Friday, September 17, 2010

Geohash

On the Thai blog of geography professor Phisan Santitamnont I stumbled over a posting on a new way to encode geographical locations named Geohash, advertised as the "ultimate Geocode". As I do some geocoding both for my private photos as well as for the administrative offices within my Tambon project, I found a good description in the Wikipedia article on Geohash.

It turns out that it is yet another way to encode a geographical coordinate into alphanumeric characters, bearing a few similarities with the UTM and MGRS coordinates. But other than those it does no complicate mathematics to make the geoid flat for having simple linear coordinates, it simply encodes the angular coordinates into binary code, which then is converted into characters using a base32 algorithm, similar with how binary data is sent in email. Nothing difficult for a programmer, so I have added a C# class into my coding project already.
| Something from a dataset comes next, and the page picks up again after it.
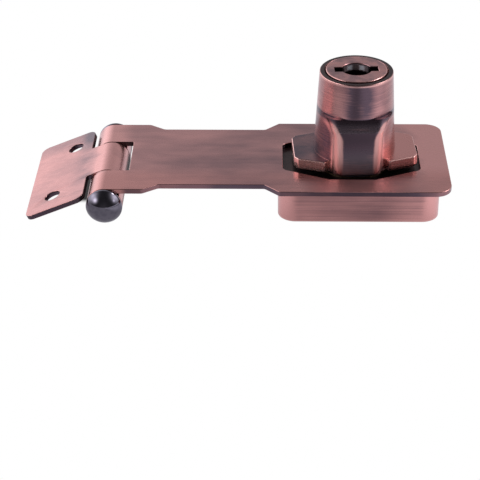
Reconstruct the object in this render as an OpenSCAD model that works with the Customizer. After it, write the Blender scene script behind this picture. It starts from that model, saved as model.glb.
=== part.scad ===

Basically, the Geohash is a very compact but still readable way to encode a coordinate, a bit like those URL shortening one has to use in Twitter to keep the tweets within the 140 characters. For example w4rqn6k89ysst is the most accurate location for the Bangkok Noi district office. The length of the code depends on how much accurate one wants it to be, for 8 characters the error is about 20 meter, if cutting the last character the code stays valid but has then an error of 80 meter - actually the error is in arcseconds so the actual length differs on the location on the globe. Another good point is that the algorithm is completely in the Public Domain, as there is already a similar approach being patented - one of the infamous software patents.

Now while this Geohash is a nice thing, I doubt I'd be able to use it anywhere - within my XMLs I use the W3C standard to encode the locations, and all of the government publications use UTM anyway. Besides, these hash codes aren't really human readable, whereas the standard angular coordinates in XML are.